The below is the compiled list of aggregate, analytical & advanced functions in Apache Hive. Some of them are widely used ones which we will be discussed in detail in the upcoming articles.
• Standard aggregations: Such as COUNT(), SUM(), MIN(),
MAX(), or AVG().
• RANK: The
RANK analytics function is used to assign a rank to the rows based on the
column values in OVER clause. The row with equal values assigned the same rank
with next rank value skipped.
• DENSE_RANK: The
DENSE_RANK analytics function in hive used to assign a rank to each row. The
rows with equal values receive the same rank and this rank assigned in the
sequential order so that no rank values are skipped.
• ROW_NUMBER: It assigns a unique sequence
number starting from 1 to each row according to the partition and order
specification.
• CUME_DIST: It computes the number of rows whose
value is smaller or equal to the value of the total number of rows divided
by the current row. This function
stands for cumulative distribution. It computes the relative position of a
column value in a group. Here, we can calculate the cumulative distribution of
salaries among all departments.
• PERCENT_RANK: It is similar to CUME_DIST, but it
uses rank values rather than row counts in its numerator as a total
number of rows – 1 divided by current rank – 1. Therefore, it returns
the percent rank of a value relative to a group of values.
• NTILE: It divides an
ordered data set into a number of buckets and assigns
an appropriate bucket number to each row. It can be used to divide rows
into equal sets and assign a number to each row.
• LEAD: The LEAD function,
lead(value_expr[,offset[,default]]), is used to return data from the next
row. The number (value_expr) of rows to lead can optionally be specified.
If the number of rows
(offset) to lead is not specified, the lead is one row by default. It
returns [,default] or null when the default is not specified and the
lead for the current row extends beyond
the end of
the window.
• LAG: The LAG function,
lag(value_expr[,offset[,default]]), is used to access data from a previous
row. The number (value_expr) of rows to lag can optionally be specified.

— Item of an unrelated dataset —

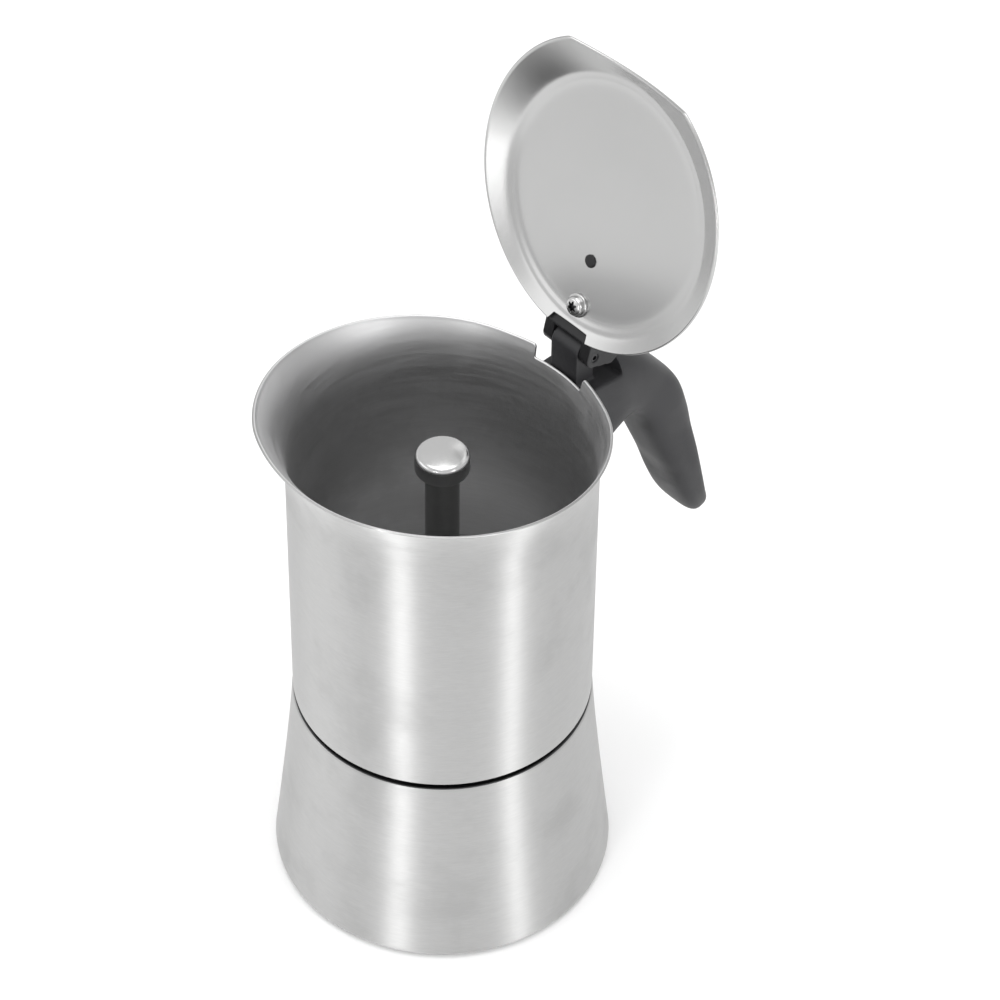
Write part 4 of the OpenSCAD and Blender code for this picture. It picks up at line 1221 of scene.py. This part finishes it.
class POT_OT_lid(bpy.types.Operator):
    """Makes the open lid, its lever, screw and washer"""
    bl_idname = "moka_pot.lid"
    bl_label = "Lid"

    def execute(self, context):
        plan = Plan()
        shape = about_pin(lid_points(plan), plan, plan.lid_open)
        sheet = grid("lid_sheet", shape, crease=45)
        brushing_map(sheet, lambda co: about_pin(co, plan, -plan.lid_open))
        put(sheet, "lid", "lid_steel", "lid steel", "lid")
        self.lever(plan)
        self.screw(plan)
        return {"FINISHED"}

    def lever(self, plan):
        """The moulded lever: two cheeks round the pin with room for the knuckle between
        them, and a peg through the lid. It is made closed and swung open."""
        px, pz, up = plan.pin[0], plan.pin[2], plan.panel_up
        cheek, inner_y, room, peg_r, far = 9.4, 5.7, 3.9, 2.0, 60
        screw_bore, pin_bore = 1.56, 1.37
        screw, peg = plan.on_panel(SCREW_X), plan.on_panel(PEG_X)
        swing = far * math.sin(plan.lid_open - math.pi / 2)
        behind = [(px, pz - far), (px + far, pz - far), (px + far, pz + swing + room),
                  (px, pz + room)]
        lever = moulded(raw("lever", slab(lever_outline(plan), -cheek, cheek)), [
            ("eye", JOIN, rod((px, -cheek, pz), (px, cheek, pz), EYE_R, 64)),
            ("peg", JOIN, rod(peg - 1.3 * up, peg + up, peg_r)),
            ("room", CUT, rod((px, -inner_y, pz), (px, inner_y, pz), room, 64)),
            ("behind", CUT, slab(behind, -inner_y, inner_y)),
            ("under", CUT, block((px - room, -inner_y, pz - far), (px + 1, inner_y, pz))),
            ("screw", CUT, rod(screw - 2 * up, screw + 7 * up, screw_bore)),
            ("pin", CUT, rod((px, -far, pz), (px, far, pz), pin_bore)),
        ], voxel=0.3, smoothing=2)
        mesh = lever.data
        swung = about_pin(read(mesh.vertices, "co") / MM, plan, plan.lid_open) * MM
        mesh.vertices.foreach_set("co", swung.astype(np.float32).ravel())
        mesh.update()
        put(lever, "lid", "black_plastic", "lever plastic", "lid_lever")

    def screw(self, plan):
        """The lid's screw, with its domed head under the lid, and its washer."""
        base = plan.on_panel(SCREW_X)
        side, up = np.array([0.0, 1, 0]), plan.panel_up
        across = np.cross(side, up)
        closed = placed(base, across, side, up)

        def place(shape):
            return about_pin(closed(shape), plan, plan.lid_open)
        shaft, end, flat_r, dome = 1.5, 5.9, 1.9, 0.07
        washer_low = -plan.sheet - 0.8
        face = washer_low - 2.1
        flat = np.linspace(0, flat_r, 20)
        profile = np.vstack([
            np.column_stack([flat, face + dome * flat ** 2]),
            arc((1.7, face + 1.5), 1.3, -70, 0),
            points((3.0, washer_low), (shaft, washer_low), (shaft, end), (0, end))])
        shape = star_recess(turned_points(profile, 120), face, reach=1.35, depth=1.0)

        # Painted shade: the faces inside the star recess get the dark steel
        def painted_shade_in_recess(centre, normal):
            spot = about_pin(centre / MM, plan, -plan.lid_open) - base
            depth, aside = spot @ up - face, np.hypot(spot @ across, spot @ side)
            return (depth > 0.3) & (depth < 1.5) & (aside < flat_r)
        put(grid("lid_bolt", place(shape), crease=35),
            "lid", "polished_steel", "polished steel", "lid_screw",
            second=("dark steel and painted shade", painted_shade_in_recess))
        washer = ring(shaft + 0.05, 3.6, washer_low, -plan.sheet, 0.2)
        put(turned("lid_bolt_washer", washer, 96, True, place=place),
            "lid", "plain_steel", "polished steel", "lid_washer")


# ---------------------------------------------------------------- stage

def soft_box(name, power, place, aim_z, wide, tall):
    """A rectangular light that points at a height on the pot's axis."""
    light = bpy.data.lights.new(name, "AREA")
    light.shape = "RECTANGLE"
    light.size, light.size_y = wide, tall
    light.energy = power
    obj = bpy.data.objects.new(name, light)
    obj.location = place
    aim = Vector((0, 0, aim_z)) - Vector(place)
    obj.rotation_euler = aim.to_track_quat("-Z", "Y").to_euler()
    bpy.context.scene.collection.objects.link(obj)


class POT_OT_stage(bpy.types.Operator):
    """Makes the floor, the lights and the camera"""
    bl_idname = "moka_pot.stage"
    bl_label = "Stage"

    def execute(self, context):
        scene, setup = context.scene, context.scene.moka_pot_stage
        made, tree, shader = new_material("floor")
        feed(tree, shader, {"Base Color": tone(setup.floor), "Roughness": 0.9,
                            "Specular IOR Level": 0.1})
        side = 4.0 / MM
        floor = raw("floor", ([(-side, -side, 0), (side, -side, 0), (side, side, 0),
                               (-side, side, 0)], [(0, 1, 2, 3)]))
        floor.data.materials.append(made)

        scene.world = bpy.data.worlds.new("studio")
        scene.world.use_nodes = True
        nodes = scene.world.node_tree
        feed(nodes, nodes.nodes["Background"], {"Color": (1, 1, 1, 1),
                                                "Strength": setup.daylight})

        # Name, share of the power, turn from the handle, distance, height, the height it
        # points at, width and height
        for name, share, turn, far, high, aim_z, wide, tall in (
                ("left strip", 0.2, -157, 0.9, 0.3, 0.1, 0.16, 0.6),
                ("right strip", 0.165, -87, 0.9, 0.3, 0.1, 0.13, 0.6),
                ("back box", 0.2, 145, 1.2, 0.7, 0.15, 0.9, 0.7),
                ("top box", 1.0, 0, 0, 1.6, 0, 1.2, 1.2)):
            a = math.radians(turn)
            soft_box(name, setup.key * share, (far * math.cos(a), far * math.sin(a), high),
                     aim_z, wide, tall)

        lens = bpy.data.cameras.new("camera")
        lens.lens = setup.lens
        lens.sensor_width = 36.0
        lens.shift_x = setup.shift
        lens.clip_start = 0.01
        scene.camera = bpy.data.objects.new("camera", lens)
        scene.camera.location = setup.camera_at
        scene.camera.rotation_euler = (setup.camera_pitch, 0, setup.camera_turn)
        scene.collection.objects.link(scene.camera)
        scene.view_settings.view_transform = "Standard"
        return {"FINISHED"}


class POT_PT_panel(bpy.types.Panel):
    """Lists the pot's pieces, sizes, colours and stage"""
    bl_idname = "POT_PT_panel"
    bl_label = "Moka Pot"
    bl_space_type = "VIEW_3D"
    bl_region_type = "UI"
    bl_category = "Moka Pot"

    def draw(self, context):
        for kind in OPERATORS:
            self.layout.operator(kind.bl_idname)
        for group in GROUPS:
            settings = getattr(context.scene, group)
            column = self.layout.column()
            for key in settings.__annotations__:
                column.prop(settings, key)


GROUPS = {"moka_pot_sizes": MokaPotSizes, "moka_pot_colours": MokaPotColours,
          "moka_pot_stage": MokaPotStage}
OPERATORS = (POT_OT_stage, POT_OT_boiler, POT_OT_valve, POT_OT_filter, POT_OT_collector,
             POT_OT_handle, POT_OT_lid)
CLASSES = (*GROUPS.values(), *OPERATORS, POT_PT_panel)


def register():
    for kind in CLASSES:
        bpy.utils.register_class(kind)
    for name, kind in GROUPS.items():
        setattr(bpy.types.Scene, name, bpy.props.PointerProperty(type=kind))


def unregister():
    for name in GROUPS:
        delattr(bpy.types.Scene, name)
    for kind in reversed(CLASSES):
        bpy.utils.unregister_class(kind)


def main():
    register()
    for kind in OPERATORS:
        group, action = kind.bl_idname.split(".")
        getattr(getattr(bpy.ops, group), action)()


if __name__ == "__main__":
    main()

If the number of rows (offset) to lag is not specified, the lag is one row
by default. It returns [,default] or null when the default is not
specified and the lag for the current row extends beyond the end of the window.
• ROUND: rounds a number to a specified
number of decimal places
• FLOOR: rounded up any positive or negative
decimal value down to the
next least integer value.
• CEIL: is used to get the smallest integer
which is greater than, or equal to, the specified numeric expression.

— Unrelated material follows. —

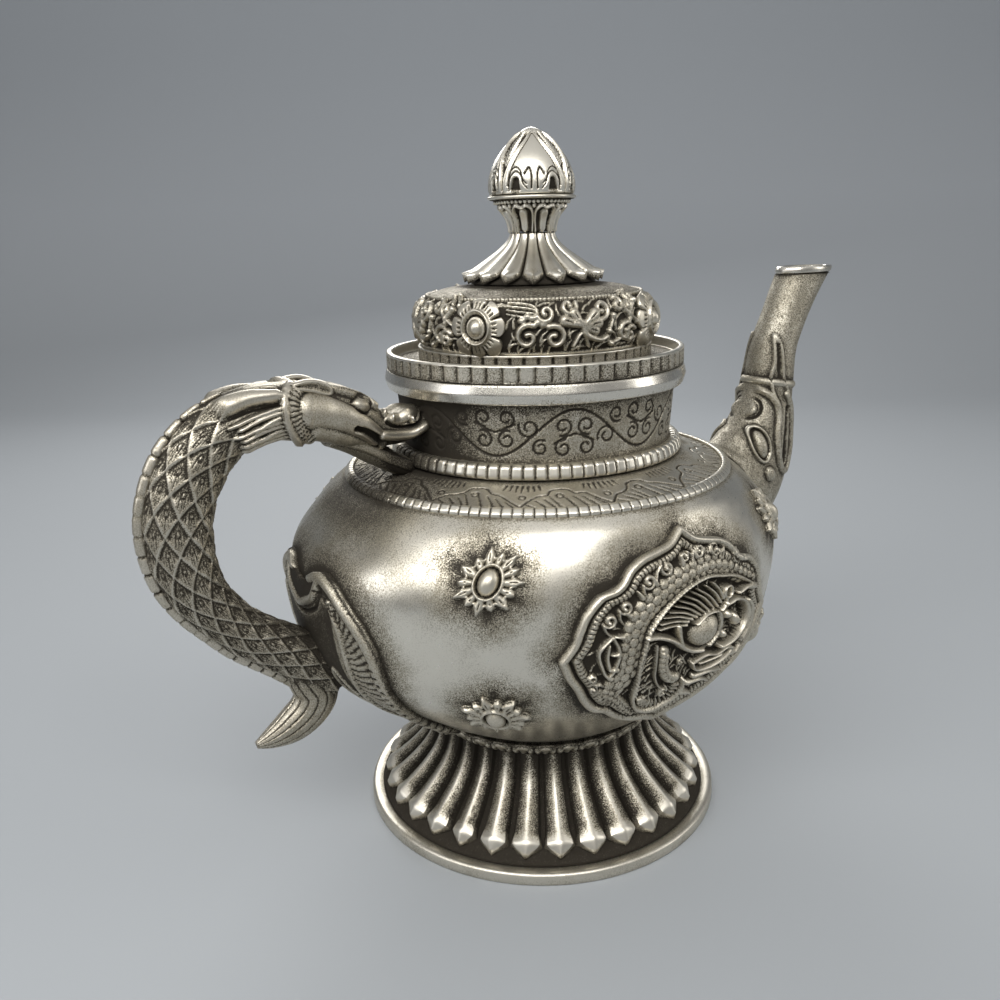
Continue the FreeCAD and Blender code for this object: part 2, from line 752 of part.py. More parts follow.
def coil_point(share, side, grow):
    # along the dragon from its neck, over the top and round to the curled tail
    turn = math.radians(coil_start + coil_sweep * share)
    radius = medallion_half_height * (coil_share + (coil_end_share - coil_share) * share ** 3)
    x = radius * coil_stretch * math.cos(turn)
    return face_point(x, medallion_height + radius * math.sin(turn), side, grow)


def relief_limb(route_shares, size, end_share, side):
    # a tapering limb along points of the medallion's plane, half sunk in the plate
    spots = []
    for x_share, z_share in route_shares:
        z = medallion_height + medallion_half_height * z_share
        spots.append(face_point(medallion_half_height * x_share, z, side, medallion_plate))
    last = len(spots) - 1
    sections = []
    for i, spot in enumerate(spots):
        along = spots[min(i + 1, last)] - spots[max(i - 1, 0)]
        width = size * (1 + (end_share - 1) * i / last)
        sections.append(oval(spot, along, V(spot.x, spot.y * 2, 0), width * dragon_height_share, width))
    return loft(sections)


def medallion_dragon(side):
    # the coiled dragon: a tapering body bent round its head, with horns, four legs and a curled tail
    steps = 14
    places = [coil_point(i / steps, side, medallion_plate) for i in range(steps + 1)]
    sections = []
    for i, place in enumerate(places):
        along = places[min(i + 1, steps)] - places[max(i - 1, 0)]
        share = i / steps
        size = dragon_thickness * (1 - dragon_taper * share ** 2)
        sections.append(oval(place, along, V(place.x, place.y * 2, 0), size * dragon_height_share, size))
    pieces = [loft(sections)]
    for route in dragon_leg_shares:
        pieces.append(relief_limb(route, dragon_leg_thickness, 0.8, side))
        foot_x, foot_z = route[-1]
        for turn in (-50, 0, 50):
            way = math.radians(math.degrees(math.atan2(foot_z, foot_x)) + turn)
            tip = (foot_x + dragon_claw_share * math.cos(way), foot_z + dragon_claw_share * math.sin(way))
            pieces.append(relief_limb([(foot_x, foot_z), tip], dragon_leg_thickness * 0.7, 0.25, side))
    for route in dragon_horn_shares:
        pieces.append(relief_limb(route, dragon_leg_thickness, 0.3, side))
    head_place = face_point(dragon_head_reach, medallion_height, side, medallion_plate)
    stretch = FreeCAD.Matrix(1.25, 0, 0, 0, 0, dragon_height_share, 0, 0, 0, 0, 0.9, 0, 0, 0, 0, 1)
    head = Part.makeSphere(dragon_head_radius).transformGeometry(stretch)
    head.rotate(O, V(0, 1, 0), dragon_head_tilt)
    head.translate(head_place)
    pieces.append(head)
    field = outward(medallion_outline(inner_frame_share - inner_frame_width_share), side)
    ground = field.cut(belly(medallion_plate))
    whole = pieces[0].fuse(pieces[1:]).common(ground)
    return max(whole.Solids, key=lambda solid: solid.Volume)


def rosette(degrees, height):
    place, way = belly_point(degrees, height)
    reach_shares = (1, rosette_inner_share, rosette_short_share, rosette_inner_share)
    points = []
    for i in range(2 * rosette_petals):
        radius = rosette_radius * reach_shares[i % 4]
        points.append(polar(radius, 180.0 * i / rosette_petals + 90, -rosette_sink))
    star = Part.Face(Part.makePolygon(points + points[:1])).extrude(V(0, 0, rosette_sink + rosette_proud))
    dome = Part.makeSphere(rosette_dome, V(0, 0, rosette_proud - rosette_dome))
    boss = Part.makeSphere(rosette_boss_radius, V(0, 0, rosette_boss_proud - rosette_boss_radius))
    boss = boss.cut(Part.makeBox(4 * rosette_radius, 4 * rosette_radius, overrun,
                                 V(-2 * rosette_radius, -2 * rosette_radius, -overrun - rosette_sink)))
    flower = star.common(dome).fuse(boss)
    flower.Placement = facing(place, way)
    return flower.cut(belly_fit)


def rosette_row(height):
    # one flower each side of the front, and the same two turned round to the back
    front = [rosette(degrees, height) for degrees in rosette_angles]
    return front + [turned_round(flower) for flower in front]


def lid_flange():
    inner = step_radius - step_width
    lip_inner = flange_radius - flange_lip
    top = flange_foot + flange_height
    chamfer = flange_lip / 3
    ring = spun((inner, flange_foot), (flange_radius - flange_notch_depth / 4, flange_foot),
                (flange_radius, top - chamfer), (flange_radius - chamfer, top), (lip_inner, top),
                (lip_inner, flange_foot + flange_plate), (inner, flange_foot + flange_plate))
    return notched(ring, flange_notches, flange_radius, flange_notch_width, flange_notch_depth, -chamfer)


def collar_radius():
    return neck_radius - sheet_wall - collar_play


def lid_collar():
    outer = collar_radius()
    low = flange_foot - collar_length
    return spun((outer - sheet_wall, low), (outer - sheet_wall / 3, low), (outer, low + sheet_wall),
                (outer, flange_foot - solder_gap), (outer - sheet_wall, flange_foot - solder_gap))


def lid_step_ring():
    low = flange_foot + flange_plate + solder_gap
    high = drum_foot - solder_gap
    inner = step_radius - step_width
    ring = spun((inner, low), (step_radius, low), (step_radius, high), (inner, high))
    return notched(ring, step_notches, step_radius, flange_notch_width, flange_notch_depth)


def drum_point(radius_share, height_share, inset=0):
    return drum_radius * radius_share - inset, drum_foot + drum_height * height_share


def lid_drum():
    # a swelling drum with a gently crowned top, open underneath
    wall = sheet_wall
    low_bulge, widest, high_bulge = [drum_point(*share) for share in drum_side_shares]
    inner_low_bulge, inner_widest, inner_high_bulge = [drum_point(*share, wall) for share in drum_side_shares]
    bore = stud_radius + solder_gap
    return spun(
        (drum_foot_radius, drum_foot), (low_bulge, widest), (high_bulge, (drum_top_radius, drum_top)),
        (flute_waist_radius, finial_foot), (bore, finial_foot), (bore, finial_foot - wall),
        (flute_waist_radius, finial_foot - wall), (drum_top_radius - wall / 2, drum_top - wall),
        (inner_high_bulge, inner_widest), (inner_low_bulge, (drum_foot_radius - wall, drum_foot)))


def lid_rope():
    ring = Part.makeTorus(drum_top_radius, rope_radius, V(0, 0, drum_top), UP)
    return ring.cut(drum_block())


def drum_block():
    # the drum's outside, filled
    low_bulge, widest, high_bulge = [drum_point(*share) for share in drum_side_shares]
    return spun((0, drum_foot - overrun), (drum_foot_radius, drum_foot - overrun), (drum_foot_radius, drum_foot),
                (low_bulge, widest), (high_bulge, (drum_top_radius, drum_top)),
                (flute_waist_radius, finial_foot), (0, finial_foot))


def lid_flowers():
    flowers = []
    block = drum_block()
    height = drum_foot + drum_height * 0.5
    for i in range(flower_count):
        degrees = 360.0 * i / flower_count + flower_turn
        place = polar(drum_radius, degrees, height)
        way = polar(1, degrees, 0)
        back = 2 * flower_rise
        disc = Part.makeCylinder(flower_radius * 0.72, back + flower_rise * 0.7, V(0, 0, -back))
        petals = []
        for j in range(flower_petals):
            petal = Part.makeCylinder(flower_radius * 0.34, back + flower_rise * 0.6, V(0, 0, -back))
            petal.translate(polar(flower_radius * 0.72, 360.0 * j / flower_petals, 0))
            petals.append(petal)
        boss = Part.makeSphere(flower_boss_radius, V(0, 0, flower_rise * 0.6))
        flower = disc.fuse(petals + [boss])
        flower.Placement = facing(place, way)
        flowers.append(flower.cut(block))
    return flowers


def finial_flare():
    top = (flute_waist_radius - flute_rise / 2, finial_waist)
    foot = (flute_foot_radius, finial_foot + seat_gap)
    return top, foot, flute_power


def finial_core():
    # the flared block under the flutes
    top, foot, power = finial_flare()
    bore = stud_radius + solder_gap
    outer = [flare_point(i / 5, top, foot, power) for i in range(6)]
    front = Part.BSplineCurve()
    front.interpolate(outer)
    high_in = V(bore, 0, outer[0].z)
    low_in = V(bore, 0, outer[-1].z)
    edges = [front.toShape(), Part.makeLine(outer[0], high_in), Part.makeLine(high_in, low_in),
             Part.makeLine(low_in, outer[-1])]
    return Part.Face(Part.Wire(Part.__sortEdges__(edges))).revolve(O, UP, 360)


def finial_flutes():
    top, foot, power = finial_flare()
    return petal_ring(flute_count, top, foot, power, flute_rise, flute_fill, flute_tip_share)


def finial_cup():
    low = finial_waist + solder_gap
    high = belt_foot
    bore = stud_radius + solder_gap
    hollow = (flute_waist_radius * 1.12, low + cup_height * 0.45)
    return spun((bore, low), (flute_waist_radius, low), (hollow, (cup_top_radius, high)), (bore, high))


def finial_belt():
    low = belt_foot + solder_gap
    high = bud_foot - solder_gap
    outer = cup_top_radius + belt_width
    return spun((0, low), (cup_top_radius, low), ((outer, (low + high) / 2), (cup_top_radius, high)), (0, high))


def finial_bud():
    high = bud_foot + bud_height
    return spun((0, bud_foot), (bud_radius * 0.93, bud_foot),
                ((bud_radius, bud_foot + bud_height * 0.16), (bud_radius * 0.86, bud_foot + bud_height * 0.42)),
                ((bud_radius * 0.52, bud_foot + bud_height * 0.72), (bud_radius * 0.16, high)),
                (0, high - bud_dimple))


def finial_stud():
    low = finial_foot - sheet_wall - nut_thickness * 1.6
    return Part.makeCylinder(stud_radius, belt_foot - low, V(0, 0, low))


def finial_nut():
    high = finial_foot - sheet_wall - solder_gap
    points = [polar(nut_radius, 60 * i, high - nut_thickness) for i in range(7)]
    block = Part.Face(Part.makePolygon(points)).extrude(V(0, 0, nut_thickness))
    hole = Part.makeCylinder(stud_radius + solder_gap, 4 * nut_thickness, V(0, 0, high - 2 * nut_thickness))
    return block.cut(hole)


def save(name, shape):
    if isinstance(shape, list):
        shape = Part.makeCompound(shape)
    shape.exportStep(os.path.join("parts", name + ".step"))
    volumes = [round(solid.Volume, 1) for solid in shape.Solids]
    print(name, "solids", len(shape.Solids), "valid", shape.isValid(), "volume", sum(volumes))


def main():
    os.makedirs("parts", exist_ok=True)
    bore = spout_bore(socket_shares)
    leaf_face = belly(leaf_thickness + solder_gap)
    neck_fit = Part.makeCylinder(neck_radius + neck_flare + solder_gap, 2 * overrun, V(0, 0, shell_neck_height))
    bead_edge = shoulder_radius + shoulder_bead_width
    bead_top = neck_foot_height + neck_bead_height + solder_gap
    ground = spun((0, shoulder_height - overrun), (bead_edge, shoulder_height - overrun),
                  (bead_edge, shoulder_height + shoulder_bead_height / 2),
                  (neck_radius + neck_bead_width, bead_top), (0, bead_top))
    save("foot_plate", foot_plate())
    save("foot_stem", foot_stem())
    save("foot_petals", foot_petals())
    save("waist_ring", waist_ring())
    save("belly_shell", body_shell(bore))
    save("shoulder_collar", shoulder_collar())
    save("shoulder_bead", shoulder_bead())
    save("neck_bead", neck_bead())
    save("neck_tube", neck_tube())
    save("mouth_band", mouth_band())
    socket = spout_socket()
    save("spout_socket", socket)
    save("spout_relief", spout_relief())
    save("spout_ring", spout_ring())
    save("spout_tube", spout_tube())
    save("spout_lip", spout_lip())
    grip = handle_grip(leaf_face)
    tail = handle_tail(leaf_face, grip)
    skull = handle_skull(neck_fit).cut(grip)
    save("handle_grip", grip)
    save("handle_tail", tail)
    save("handle_skull", skull)
    save("handle_jaw", handle_jaw(neck_fit, skull, ground))
    horns = handle_horns(skull, grip)
    save("handle_horns", horns)
    gill = handle_gill(skull, grip, horns)
    save("handle_gill", gill)
    mane = handle_mane(grip, gill, horns)
    save("handle_mane", mane)
    save("handle_ridge", handle_ridge(grip, leaf_face, tail, mane))
    save("leaf_plate", leaf_plate())
    plate = medallion(-1)
    dragon = medallion_dragon(-1)
    save("medallion_front", plate)
    save("medallion_dragon_front", dragon)
    save("medallion_back", turned_round(plate))
    save("medallion_dragon_back", turned_round(dragon))
    save("upper_rosettes", rosette_row(upper_rosette_height))
    save("lower_rosettes", rosette_row(lower_rosette_height))
    save("lid_flange", lid_flange())
    save("lid_collar", lid_collar())
    save("lid_step_ring", lid_step_ring())
    save("lid_drum", lid_drum())
    save("lid_rope", lid_rope())
    save("lid_flowers", lid_flowers())
    save("finial_core", finial_core())
    save("finial_flutes", finial_flutes())
    save("finial_cup", finial_cup())
    save("finial_belt", finial_belt())
    save("finial_bud", finial_bud())
    save("finial_stud", finial_stud())
    save("finial_nut", finial_nut())


main()
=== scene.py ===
import json
import math
import bmesh
import bpy
import numpy as np
from mathutils import Matrix, Vector
from mathutils.bvhtree import BVHTree


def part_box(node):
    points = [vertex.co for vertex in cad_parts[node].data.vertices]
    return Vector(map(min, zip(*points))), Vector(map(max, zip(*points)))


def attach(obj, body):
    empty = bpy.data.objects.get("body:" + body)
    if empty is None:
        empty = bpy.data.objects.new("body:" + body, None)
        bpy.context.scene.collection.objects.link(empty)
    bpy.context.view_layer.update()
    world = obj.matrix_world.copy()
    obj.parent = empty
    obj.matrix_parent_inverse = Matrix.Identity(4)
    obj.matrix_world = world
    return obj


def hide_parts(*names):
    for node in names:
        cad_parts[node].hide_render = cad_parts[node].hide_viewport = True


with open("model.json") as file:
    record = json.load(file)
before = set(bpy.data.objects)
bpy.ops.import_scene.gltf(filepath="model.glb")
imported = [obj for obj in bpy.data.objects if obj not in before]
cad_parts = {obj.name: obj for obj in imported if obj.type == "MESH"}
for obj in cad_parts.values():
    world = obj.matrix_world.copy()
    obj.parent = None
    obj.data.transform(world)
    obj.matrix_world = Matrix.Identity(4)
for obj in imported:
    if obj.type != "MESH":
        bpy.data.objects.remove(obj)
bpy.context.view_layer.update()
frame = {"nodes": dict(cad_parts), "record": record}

mm = 0.001                     # sizes below are in millimetres, meshes in metres
nodes = frame["nodes"]
pot = "root"                   # the body that stands
lid = "lid"                    # the body that lifts off
print("frame loaded:", len(nodes), "nodes")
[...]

• RLIKE: is a relational operator (unlike arithmetic operators such as =,
>, <, !=, etc.) is similar to LIKE in SQL. Another relational operator
which is equal to RLIKE is, A REGEXP B.
• Regexp_extract:
it returns the string
extracted using the pattern.
• APPX_MEDIAN: An aggregate function that returns a
value that is approximately the median (midpoint) of values in the set of input
values.
• InitCap: Used for Proper Case.
• Concat: Concatenation can be done using ‘||’ symbol to join
strings/columns.
• STDDEV: is to calculate standard deviation.
• Variance: An aggregate function that returns the variance of a set of
numbers. This is a mathematical property that signifies how far the values
spread apart from the mean. The return value can be zero (if the input is a
single value, or a set of identical values), or a positive number otherwise.
• Var_POP: Population variance
• Var_SAMP: Returns the unbiased sample variance
• STDDEV_POP: Population Standard Deviation
• STDDEV_SAMP: Sample Standard Deviation
• COVAR_POP: returns the population covariance
of a pair of numeric columns in the group
• CORR:
Returns the Pearson coefficient of correlation of a pair of a numeric columns
in the group.
• PERCENTILE:
Returns the exact pth percentile of a column in the group
• PERCENTILE_APPROX: Returns an approximate pth percentile of a
numeric column (including floating point types) in the group
• HISTOGRAM_NUMERIC: Returns a histogram of a numeric column in
the group using b non-uniformly spaced bins.
• COLLECT_SET:
Returns a set of objects with duplicate elements eliminated
• COLLECT_LIST: Returns a list of objects with duplicates.
• CONCAT_WS: Used for concatenation with specified delimiter.